Furthermore, although Allen argues to the contrary, the extent to which any terms of the agreement were reached remains in dispute. For example, during his deposition, Arthur Vollert, President of Frontier, testified that during the teaming discussions, capital assets were to be evenly split, but that Frontier did not purchase any capital assets. Instead, Allen purchased capital assets and refused to jointly title the assets. Arthur Vollert Deposition Transcript dated October 16, 2013, pg. 20 line 22-pg. 24, line 3 (Doc. 89-4 pgs. 23, line 22-pg. 27, line 3). Similarly, Mr. Vollert testified that each party would be liable for 50% of the payment of liquidated damages assessed by the government, and that the parties would share in the losses. Arthur Vollert, Deposition Transcript, pg. 38, line 19-24; pg. 42, line 2-8 (Doc. 89-4, pgs. 32, Line 19-24; pg. 46 line 2-8). However, he later testified that parties never discussed how losses would be handled. Arthur Vollert, Deposition Transcript, pg. 40, line 22-25. (Doc. 95-2, pg. 9, lines 22-25).

Finally, the two presidents of the companies gave inconsistent testimony regarding their understanding of the agreement. Art Vollert, President of Frontier, testified that Frontier was not a subcontractor on the Kings River Bridge project.[6] Deposition of Art Vollert dated October 23, 2013, pg. 8, lines 11-18 (Doc. 96-1, pg. 5, lines 11-18). Conversely, Roger Tate, President of Allen, testified that Frontier was the subcontractor on the project whose job was to complete structural concrete and excavation. Roger Tate, Deposition Transcript, pg. 11 - line 1 - pg. 12, line 19. (Doc. 95-2, pg, 23 line 1 - pg. 24, line 19). Thus, each of the presidents' testimonies contradict their respective positions on whether a subcontract or a joint venture existed.
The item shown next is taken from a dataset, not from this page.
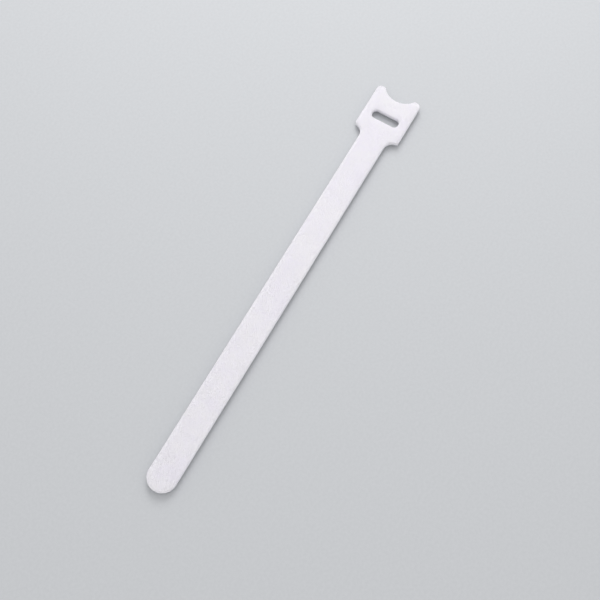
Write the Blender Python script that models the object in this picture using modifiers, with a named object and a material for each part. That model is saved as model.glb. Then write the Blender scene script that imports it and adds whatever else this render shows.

Given all of the above, there is sufficient evidence in the record that raises a triable issue of fact regarding whether Frontier was a subcontractor or whether a joint venture existed.

VI. Conclusion

The Court may not weigh the parties' evidence or assess the credibility of the evidence. Here, a genuine dispute of material facts exists. As such, Defendants' Motion for Summary Judgment is DENIED.